A discretionary transfer motion must be supported by detailed affidavits or declarations setting forth the names of the witnesses expected to testify for both parties; the substance of their expected testimony; and the reasons why (i) their testimony at the current venue would be “inconvenient” and (ii) the “ends of justice” would be promoted by transfer to a different county. (Peiser v. Mettler (1958) 50 Cal.2d 594, 607; Tutor-Saliba-Perini Joint Venture v. Superior Court [declarations must consist of competent evidence, not hearsay or conclusions]; Hogoboom & King, Cal. Prac. Guide Family L. (TRG 2024) Ch. 4-C, § 4:131.)
The parties may be heard and the Court will then exercise its discretion based on the authorized grounds for transfer under section 397(c).
The following are the tentative ruling cases calendared before Judge David I. Hood in Department #25:
FL-21-002327 – FERNANDEZ VS FERNANDEZ
Petitioner’s Request for Order re “Renewed Motion,” etc.—HEARING REQUIRED, in part; GRANTED, in part.
The need-based request for Attorney’s Fees and Costs is not eligible for tentative ruling and requires a hearing.
Based on the persuasive arguments and thorough briefing of Petitioner’s counsel, the Court finds that the motion for renewal pursuant to Code of Civil Procedure section 1008(b) is well-taken. The Court finds that despite the prior failed attempts of Petitioner, acting in propria persona, to seek adjudication of the omitted assets at issue, all of which were denied without prejudice and/or for insufficient evidence, the current renewal motion is predicated on “new or different facts, circumstances or law,” and is supported by a declaration that shows the previous order(s), by which judge they were made, and that the new or different facts and circumstances involved evidentiary matter that Petitioner, acting with reasonable diligence, was unable to procure in time for the prior hearings. (Code Civ. Proc., § 1008(b); Graham v. Hansen (1982) 128 Cal.App.3d 965, 969-970.)

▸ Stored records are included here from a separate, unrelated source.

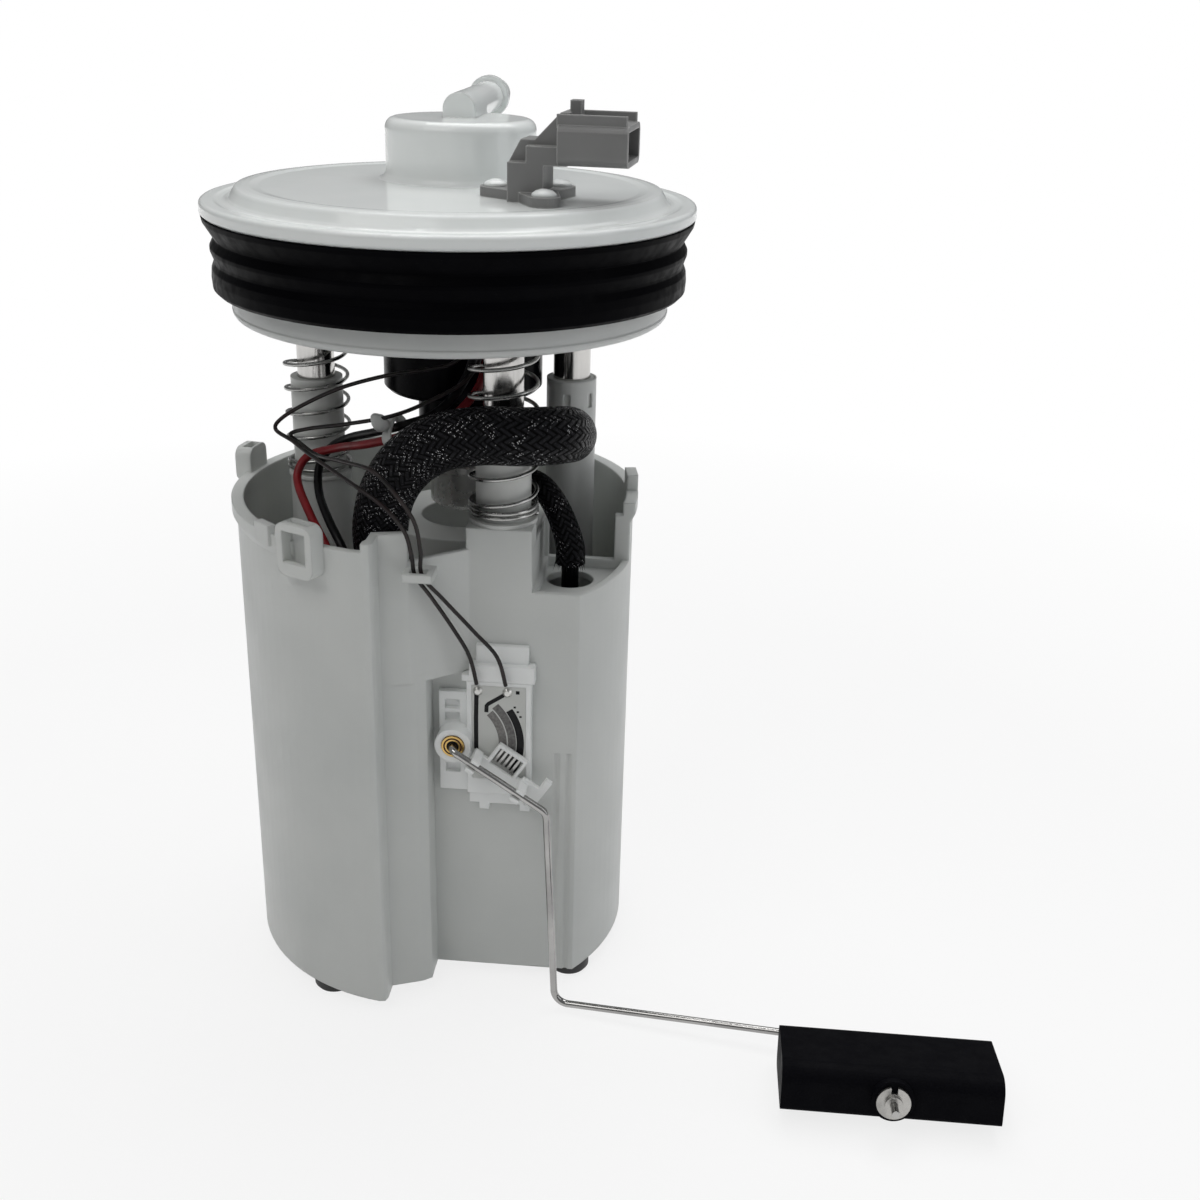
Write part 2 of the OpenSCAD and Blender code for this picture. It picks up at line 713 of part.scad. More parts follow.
// Everything on the sender is placed from the hub and the flat
module sender_bracket() {
    y0 = -sender_flat_y - bracket_t;
    y1 = -sender_flat_y;
    x0 = hub_x - 5;
    x1 = card_x0 + card_w + 1.6;
    top = card_top_z + 1.2;
    color(white) difference() {
        union() {
            // Back plate and card frame
            block(card_x0 - 1.6, x1, y0 - card_t, y1, hub_z - 17.6, top);
            // Ladder flange at the left
            block(x0, card_x0, y0 + 0.8, y1, hub_z - 17.6, hub_z + 15.4);
            // Top bracket and its clip flange
            block(card_x0 + 1, x1 - 1, y0 + 1.2, y1, top, hub_z + 30.8);
            block(hub_x + 2.2, x1 + 1, y0 - 0.6, y1, top, overhang_z - 0.1);
            block(ramp_end_x + 0.2, x1 + 1, y0 - 0.6, y1, overhang_z - 0.2, top + 5.4);
            // Foot with two legs
            block(hub_x + 4, x1 - 2, y0 + 0.6, y1, hub_z - 21.6, hub_z - 17.6);
            for (x = [hub_x + 7, hub_x + 19.4])
                block(x, x + 3, y0 + 0.6, y1, hub_z - 23.8, hub_z - 21.6 + eps);
            rod_y(hub_x, hub_z, hub_d, y1 - hub_l, y1);
        }
        // Seat of the card
        block(card_x0 - 0.05, card_x0 + card_w + 0.05, y0 - 5, y0, card_top_z - card_h - 0.05,
            card_top_z + 0.05);
        // Windows of the ladder
        for (z = [7.2, 11.4]) translate([hub_x - 3.2, y0 - 1, hub_z + z - 1.6])
            cube([4.4, bracket_t + 0.2, 2.9]);
        translate([hub_x - 3.2, y0 - 1, hub_z - 11.6]) cube([4.4, bracket_t + 0.2, 2.9]);
        // Seat of the pivot bush
        rod_y(hub_x, hub_z, bush_d + 2 * fit_gap, y1 - hub_l - 1, y1 - 0.6);
    }
}

module pivot_bush() {
    bore = arm_wire_d + 2 * bush_clear;
    color(brass) difference() {
        rod_y(hub_x, hub_z, bush_d, -sender_flat_y - hub_l - 0.4, -sender_flat_y - 0.7);
        rod_y(hub_x, hub_z, bore, -sender_flat_y - hub_l - 2, -sender_flat_y);
    }
}

module sender_card() {
    y1 = -sender_flat_y - bracket_t;
    color(white) block(card_x0, card_x0 + card_w, y1 - card_t, y1, card_top_z - card_h, card_top_z);
}

module solder_joints() {
    y = -sender_flat_y - bracket_t - card_t;
    color(steel) for (x = [card_x0 + 1.8, card_x0 + 10.6]) translate([x, y, card_top_z - 1.8])
        rotate([90, 0, 0])
        cylinder(d1 = 3, d2 = 1.6, h = 0.8, $fn = 24);
}

// Lever frame turned so that it lies along the first stretch of the arm
lever_angle = atan2(arm_bend_1[2] - hub_z, arm_bend_1[0] - hub_x);

module on_lever() {
    translate([hub_x, 0, hub_z]) rotate([0, -lever_angle, 0]) children();
}

lever_cradles = [6.4, 22.6];

module sender_lever() {
    y0 = lever_y - lever_t;
    y1 = lever_y;
    color(white) on_lever() difference() {
        union() {
            block(6.4, 31, y0, y1, -0.9, 2);
            block(23, 31, y0, y1, -1.2, 3.2);
            // Thin frame round the wiper
            block(11, 21.2, y0, y1, 0.4, 8.6);
            // End hook
            block(28.8, 31, y0, y1, -1.4, 7);
            // Cradles that grip the wire
            for (x = lever_cradles) block(x, x + 2.8, arm_plane_y - 1.6, y1, -2.4, 2.4);
        }
        block(12, 20.2, y0 - 1, y1 + 1, 1.4, 7.6);
        for (x = lever_cradles) block(x - 1, x + 3.8, arm_plane_y - 3, arm_plane_y + arm_wire_d / 2 + 0.05,
            -arm_wire_d / 2 - 0.05, arm_wire_d / 2 + 0.05);
    }
}

module wiper_contact() {
    // Slotted spring plate in the lever's frame, its fingers resting just off the card
    y0 = lever_y - 0.9;
    fingers = 5;
    gap = 0.45;
    w = 6.4 / fingers;
    color(steel) on_lever() union() {
        block(12.1, 20.1, y0, y0 + 0.4, 1.5, 2.6);
        for (i = [0 : fingers - 1]) block(12.6 + i * 1.5, 12.6 + i * 1.5 + w - gap, y0, y0 + 0.4, 2.5, 7.4);
    }
}

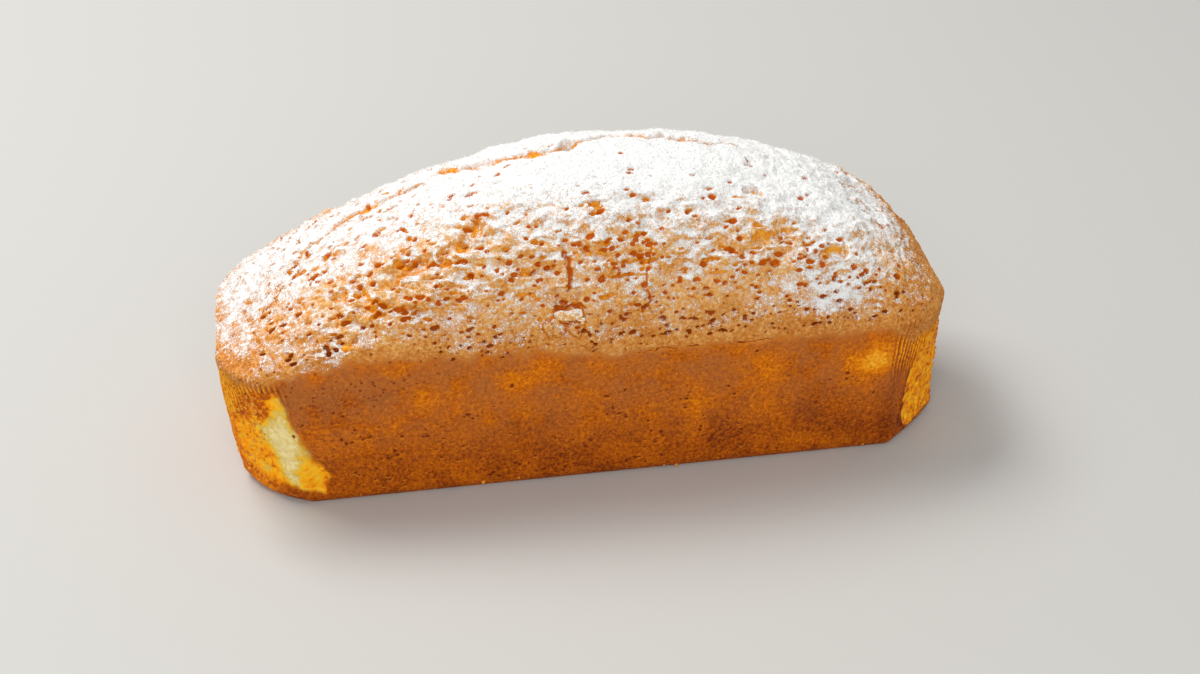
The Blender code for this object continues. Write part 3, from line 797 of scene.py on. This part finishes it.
# Linear colours, from the palest baking to the darkest.
WALL_TONES = (
    (0.0, (0.94, 0.46, 0.03)), (0.2, (0.86, 0.28, 0.004)), (0.4, (0.68, 0.17, 0.002)),
    (0.6, (0.49, 0.11, 0.002)), (0.8, (0.32, 0.060, 0.002)), (1.0, (0.15, 0.022, 0.002)),
)
DOME_TONES = (
    (0.2, (0.42, 0.11, 0.014)), (0.45, (0.60, 0.23, 0.04)), (0.6, (0.72, 0.35, 0.10)),
    (0.8, (0.86, 0.55, 0.24)),
)
TEAR_TONES = (
    (0.3, (0.42, 0.09, 0.006)), (0.47, (0.72, 0.24, 0.012)), (0.64, (0.88, 0.48, 0.06)),
)
TORN_TONES = (
    (0.1, (0.46, 0.09, 0.004)), (0.26, (0.93, 0.30, 0.004)), (0.5, (0.98, 0.50, 0.012)),
    (0.68, (0.74, 0.50, 0.075)), (1.0, (0.84, 0.70, 0.33)),
)
# Colours inside pores and holes: the crumb's own orange at their sides and high on the dome, and painted
# shade, dark brown, low on the dome and in the wall's pores.
HOLE_SIDE = (0.66, 0.20, 0.012, 1)
LOW_HOLE_SHADE = (0.21, 0.030, 0.003, 1)
HIGH_HOLE = (0.60, 0.125, 0.005, 1)
WALL_PIT_SHADE = (0.16, 0.02, 0.003, 1)
DULL_BROWN = (0.46, 0.165, 0.045, 1)
SUGAR_WHITE = (0.83, 0.82, 0.80, 1)
VEIL_SHARE = 0.48                   # how white its finest powder is, at most
CRUST_BUMP = {"Strength": 0.66, "Distance": 0.35 * MM}
BARE_ROUGHNESS, SUGAR_ROUGHNESS = 0.6, 0.95

crust, nodes, shader = new_material("baked_crust")
place = add(nodes, "ShaderNodeTexCoord").outputs["Object"]
finish = {name: attribute(nodes, name) for name in FINISHES}
crumb = add(nodes, "ShaderNodeGroup", {"Place": place, "Open": finish["pitted"]}, node_tree=crumb_texture)
blotch, mottle, pores = (crumb.outputs[name] for name in ("Blotch", "Mottle", "Pores"))

# The wall browned against the mould, duller towards the rim, and the dome in the oven's air.
uneven = times(nodes, blotch, 0.3, times(nodes, mottle, 1.5))
wall = tones(nodes, work(nodes, "ADD", finish["bake"], work(nodes, "SUBTRACT", uneven, 0.89)), WALL_TONES)
height = add(nodes, "ShaderNodeSeparateXYZ", {"Vector": place}).outputs["Z"]
dull = spread(nodes, height, 5 * MM, 50 * MM)
dull = times(nodes, dull, spread(nodes, blotch, 0.3, 0.6))
dull = times(nodes, dull, spread(nodes, finish["bake"], 0.4, 0.65))
wall = coat(nodes, times(nodes, dull, 0.5), wall, DULL_BROWN)
tan = times(nodes, mottle, 1.3, times(nodes, blotch, 0.4, -0.4))
tan = work(nodes, "ADD", tan, spread(nodes, height, 54 * MM, 74 * MM, 0.0, 0.14))
dome = tones(nodes, tan, DOME_TONES)
colour = coat(nodes, finish["risen"], wall, dome)

# Tears and torn corners show the softer crumb under the crust.
torn_tone = times(nodes, mottle, 0.7, times(nodes, blotch, 0.3))
tear = tones(nodes, torn_tone, TEAR_TONES)
frayed = times(nodes, mottle, 0.5, finish["fresh"])
colour = coat(nodes, spread(nodes, frayed, 0.45, 0.95), colour, tear)
bared = times(nodes, mottle, 0.7, work(nodes, "SUBTRACT", finish["cream"], 0.35))
frayed = times(nodes, mottle, 0.3, finish["torn"])
colour = coat(nodes, spread(nodes, frayed, 0.4, 0.95), colour, tones(nodes, bared, TORN_TONES))
# Painted shade: pores and holes are coloured dark inside, partly the crumb's own colour.
pores = times(nodes, pores, spread(nodes, finish["torn"], 0.0, 0.5, 1.0, 0.0))
pores = times(nodes, pores, spread(nodes, finish["pitted"], 0.0, 0.4, 0.42, 0.92))
hole_tone_and_shade = coat(nodes, spread(nodes, height, 54 * MM, 78 * MM), LOW_HOLE_SHADE, HIGH_HOLE)
colour = coat(nodes, pores, colour, coat(nodes, finish["risen"], WALL_PIT_SHADE, hole_tone_and_shade))
colour = coat(nodes, spread(nodes, finish["hollow_and_shade"], 0.12, 0.4), colour, HOLE_SIDE)
colour = coat(nodes, spread(nodes, finish["hollow_and_shade"], 0.35, 0.8, 0.0, 0.92), colour, hole_tone_and_shade)

# Icing sugar lies over all of it, as a thin veil and as grains.
sugar = add(nodes, "ShaderNodeGroup", {"Place": place, "Dust": finish["dust"]}, node_tree=sugar_texture)
cover, grain = sugar.outputs["Cover"], sugar.outputs["Grain"]
colour = coat(nodes, spread(nodes, finish["dust"], 0.08, 0.7, 0.0, VEIL_SHARE), colour, SUGAR_WHITE)
colour = coat(nodes, cover, colour, SUGAR_WHITE)
surface = times(nodes, pores, -0.8, times(nodes, mottle, 0.9))
surface = times(nodes, times(nodes, cover, grain), 2.2, surface)
bump = add(nodes, "ShaderNodeBump", {"Height": surface, **CRUST_BUMP})
rough = spread(nodes, cover, 0.0, 1.0, BARE_ROUGHNESS, SUGAR_ROUGHNESS)
fill(shader, {"Base Color": colour, "Roughness": rough, "Normal": bump.outputs["Normal"],
              "Specular IOR Level": 0.08})



def new_object(name, data):
    """An object for a mesh, light or camera, linked into the scene."""
    made = bpy.data.objects.new(name, data)
    bpy.context.collection.objects.link(made)
    return made


# Spare triangles go where the form is smooth, and the skin becomes one finished piece.
skin = new_object("loaf_skin", mesh)
thin = skin.modifiers.new("thin", "DECIMATE")
mesh.calc_loop_triangles()
thin.ratio = min(1.0, SKIN_TRIANGLES / len(mesh.loop_triangles))
thinned = skin.evaluated_get(bpy.context.evaluated_depsgraph_get())
loaf = new_object("loaf_cake", bpy.data.meshes.new_from_object(thinned))
bpy.data.objects.remove(skin)
loaf.data.materials.clear()
loaf.data.materials.append(crust)
loaf.data.shade_smooth()
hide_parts("cake")
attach(loaf, "root")


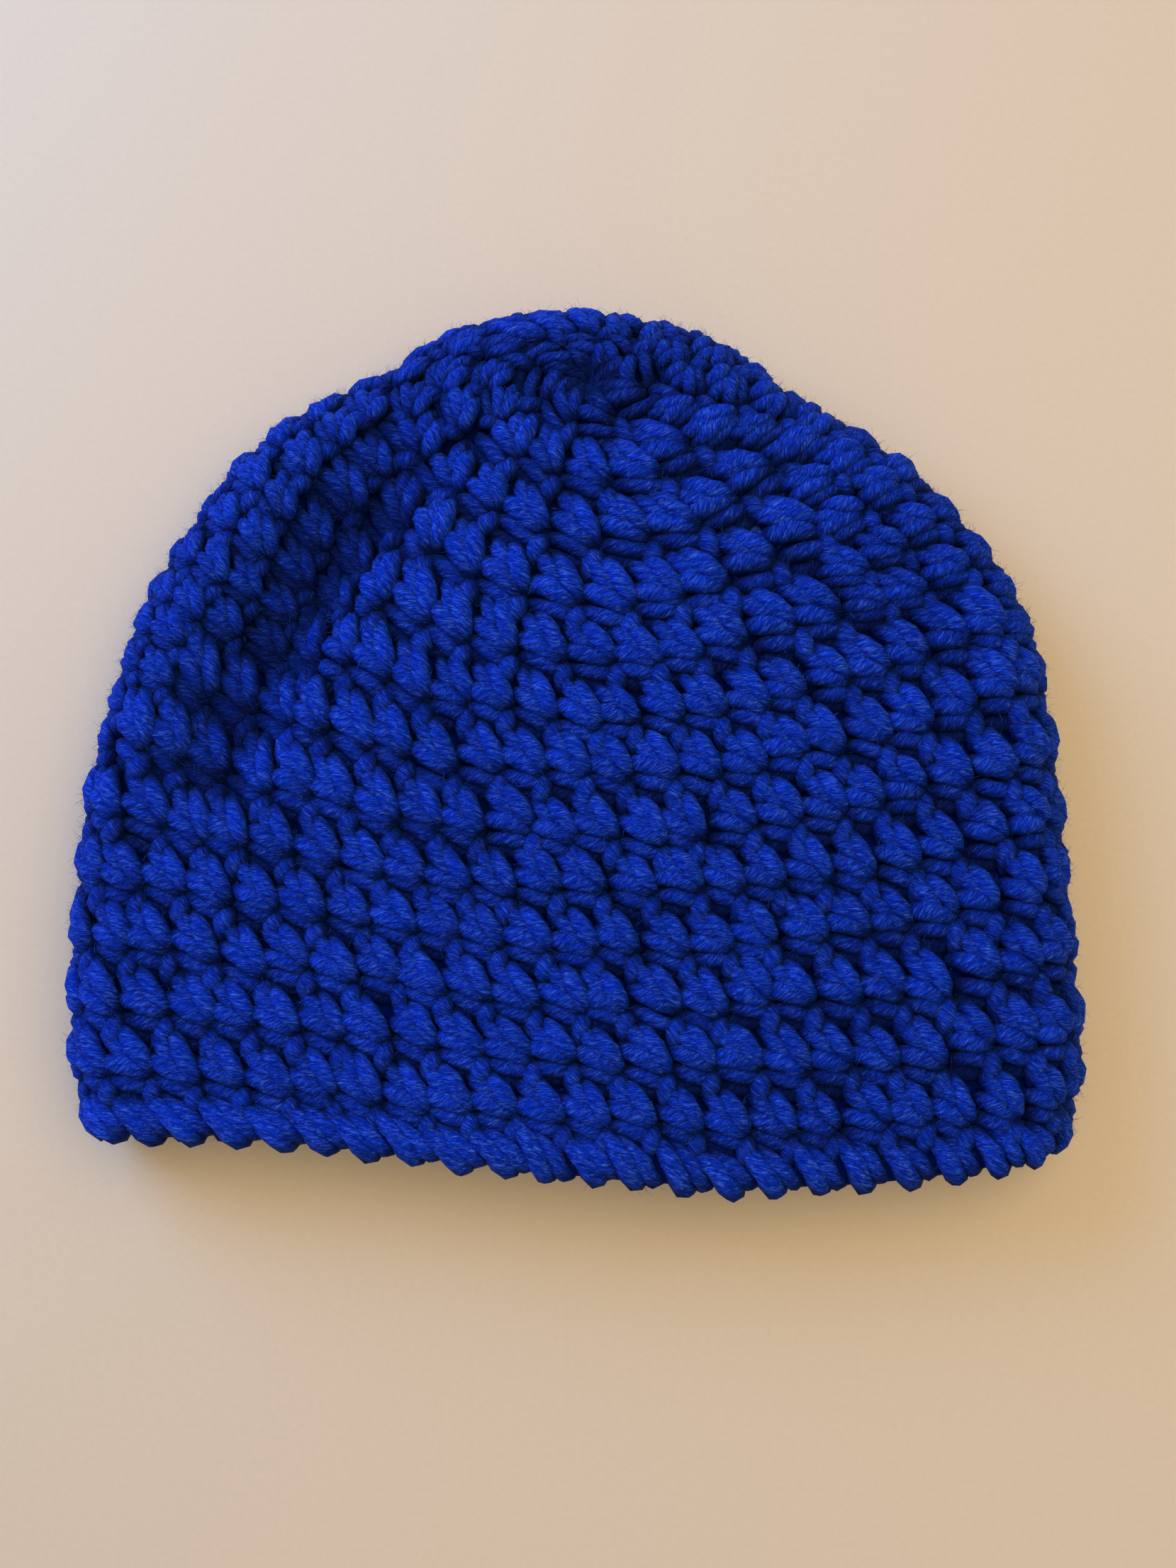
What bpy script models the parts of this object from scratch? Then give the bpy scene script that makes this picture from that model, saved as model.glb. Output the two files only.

Moreover, to the extent that the Court’s prior Statement of Decision reserved as to the automobiles and denied as to the subject real properties without prejudice, this arguably reflects the Court’s predecessor’s intent to entertain renewal provided sufficient evidence, i.e., the property deeds in question, could be obtained. (Weil & Brown, Cal. Prac. Guide Civ. Pro. Before Trial (TRG 2024) Ch. 9(I)-E, § 9:338 [denial of a motion “without prejudice” evidences the court's intent to allow the motion to be renewed at a later time, potentially without the necessity of showing new facts].)
That said, granting renewal is merely the first step of the process. And by doing so, the Court offers no view as to the merits of whether the subject assets qualify as “omitted” community property and, if so, whether the subject assets shall be divided equally or, upon a finding of good cause that the interest of justice so require, unequally. (Fam. Code, § 2556.) This will necessarily entail an evidentiary hearing and most likely a long-cause setting. The parties shall therefore appear to set the hearing, a settlement conference beforehand, and a briefing schedule for the bench trial.